FsState implements StateLogic with type Event = FsEvent. The SystemLayer<FsState> wrapping provides the system leg (peers, hierarchy, invites) automatically. The FsState::apply() decodes FsPayload from the intention and mutates the inode/directory tables in TABLE_DATA.

Open Questions

Chunk manifest threshold: At what file size should the inline ChunkRef list in InodeEntry be replaced by a CAS blob manifest? Candidate: when the chunk list exceeds ~64 KB (roughly 1500 chunks at 40 bytes each, corresponding to a ~1.5 GB file). Above this, the intention payload should contain only a manifest CID.

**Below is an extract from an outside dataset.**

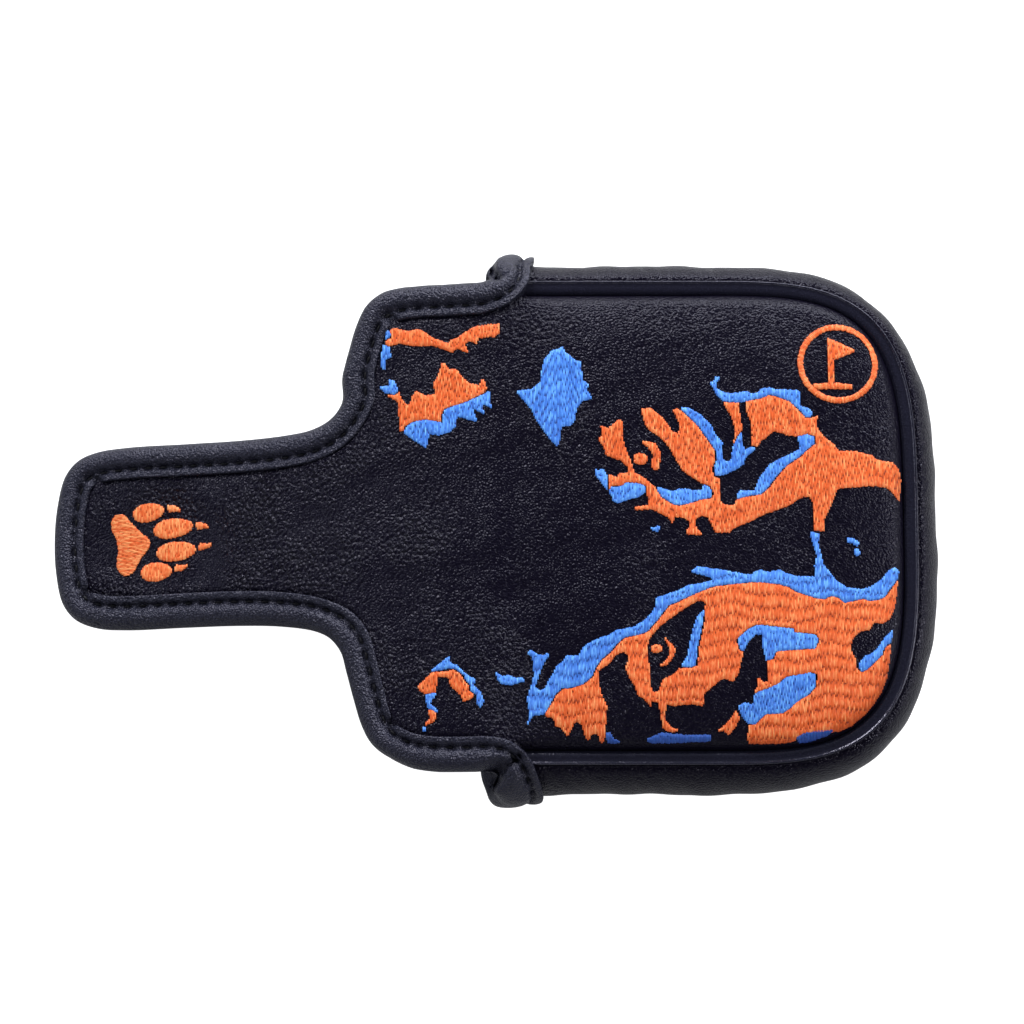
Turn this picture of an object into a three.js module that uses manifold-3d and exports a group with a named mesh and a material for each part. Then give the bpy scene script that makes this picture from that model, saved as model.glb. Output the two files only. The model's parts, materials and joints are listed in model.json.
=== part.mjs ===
// Mallet putter head cover: a padded pouch with a hinged flap that narrows to a closing tongue.
// Millimetres, +Z up. The origin is under the middle of the cover, on the surface it rests on.
// +X is the closed end of the pouch, -X is the tip of the tongue, and the cover is symmetric in Y.
import * as THREE from 'three';
import Module from 'manifold-3d';

const wasm = await Module();
wasm.setup();

// ---------- driving dimensions ----------
const SIDE_Y = 69.2; // half width of the gusset where it bulges most
const BACK_X = 115.6; // closed end of the pouch
const CORNER_X = 54; // the straight sides end here and the rounded back begins
const CORNER_POWER = 3.1; // superellipse power of the outer corner
const CORNER_POWER_PER_MM = 0.06; // the corner gets squarer towards the middle of the panel

const FOLD_X = 0.6; // mouth fold, between pouch and flap
const FOLD_Z = 33.5; // middle of the padded panel at the fold
const TONGUE_FOLD_X = -44; // fold at the root of the tongue
const TIP_X = -115.6; // tip of the tongue, over the binding

const SHELL = 2.5; // half of the padded panel's thickness
const LEATHER = 1.2;
const LINING = 1.3;
const GAP = 0.3; // clearance between neighbouring pieces
const DOME_GAP = 1.2; // clearance between the faceted domes of the top panel and its pad
const NOSE = 2.5; // radius swept by the ends of a folding panel
const ROLL = 3.75; // radius of the rolled binding
const BEAD = 1.8; // radius of the piping
const BINDING_INSET = 7.8; // the panel ends this far inside the rolled edge

const SEAM_Z = 31; // height of the upper piping
const SEAM_INSET = 8.8; // the upper piping runs this far inside the gusset's bulge
const CROWN = 2.2; // rise of the top panel's middle above the fold
const EDGE_DROP = 3.5; // fall of the top panel at the piping
const PANEL_INSET = 10.9; // the top panel ends this far inside the bulge
const PANEL_FRONT = FOLD_X + 3.8; // and starts here, clear of the flap's binding when it folds up
const EMBROIDERY_FRONT = FOLD_X + 2.6; // the threads lie higher, so they start nearer the fold
const BASE_SEAM_Z = 2.4;
const BASE_SEAM_INSET = 6.2;

const SLOPE_START = 0.11; // slope of the flap at the mouth fold
const SLOPE_END = 0.296; // slope of the tongue
const DROOP_RUN = 42; // length over which the slope grows

const THREAD = 0.6; // thickness of an embroidered patch
const MAGNET_R = 7;
const MAGNET_T = 1.5;
const MAGNET_Y = 8.5;
const TONGUE_MAGNET_X = -95;
const BASE_MAGNET_X = 31.5;

// ---------- materials ----------
const make = (color, roughness, metalness = 0) =>
  new THREE.MeshStandardMaterial({ color, roughness, metalness });
const LEATHER_MAT = make(0x17181c, 0.55);
const BINDING_MAT = make(0x1c1e24, 0.5);
const FOAM_MAT = make(0x6a6a6c, 0.95);
const LINING_MAT = make(0x2c2c30, 0.95);
const ORANGE_MAT = make(0xf2682c, 0.6);
const BLUE_MAT = make(0x3d86ea, 0.6);
const MAGNET_MAT = make(0xa8aaad, 0.35, 1);

// ---------- closed solids ----------
// Joins rings of points into one closed skin. Rings have the same number of points.
function loft(rings, { closed = false, fan = false } = {}) {
  const m = rings[0].length;
  const points = rings.flat();
  const faces = [];
  const last = closed ? rings.length : rings.length - 1;
  for (let i = 0; i < last; i++) {
    const a = i * m;
    const b = ((i + 1) % rings.length) * m;
    for (let j = 0; j < m; j++) {
      const k = (j + 1) % m;
      faces.push([a + j, a + k, b + k], [a + j, b + k, b + j]);
    }
  }
  const cap = (ring, start, flip) => {
    const add = (p, q, r) => faces.push(flip ? [p, r, q] : [p, q, r]);
    if (fan) {
      const centre = ring.reduce((sum, p) => sum.add(p), new THREE.Vector3()).divideScalar(m);
      points.push(centre);
      for (let j = 0; j < m; j++) add(points.length - 1, start + ((j + 1) % m), start + j);
      return;
    }
    for (let j = 0; j < m / 2 - 1; j++) {
      const far = m - 1 - j;
      add(start + j, start + far, start + far - 1);
      add(start + j, start + far - 1, start + j + 1);
    }
  };
  if (!closed) {
    cap(rings[0], 0, false);
    cap(rings[rings.length - 1], (rings.length - 1) * m, true);
  }
  return solid(points, faces);
}

// A BufferGeometry from points and triangles, turned so that its faces point out.
function solid(points, faces) {
  const volume = faces.reduce((sum, [a, b, c]) =>
    sum + points[a].dot(new THREE.Vector3().crossVectors(points[b], points[c])), 0);
  const ordered = volume < 0 ? faces.map(([a, b, c]) => [a, c, b]) : faces;
  const geometry = new THREE.BufferGeometry();
  geometry.setFromPoints(points);
  geometry.setIndex(ordered.flat());
  return geometry;
}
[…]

Hardlinks: ZFS supports hardlinks (multiple directory entries pointing to the same inode). This is feasible (the inode table is separate from the directory table) but adds refcounting complexity for GC. Defer to a later milestone unless required.
Extended attributes (xattrs): Useful for macOS metadata, SELinux labels, etc. Could be stored as additional keys under xattr/{inode_id}/{name}. Not critical for MVP.
mmap support: FUSE mmap requires the file to be locally available in full. With lazy CAS replication, this means either blocking until all chunks are fetched, or limiting mmap to files with SyncMode::FULL. Needs investigation.
Deduplication across files: Content-defined chunking provides implicit dedup within a store (same chunk content = same CID). Cross-store dedup is not supported (per-store CAS sidecar). Within-store dedup is free and automatic.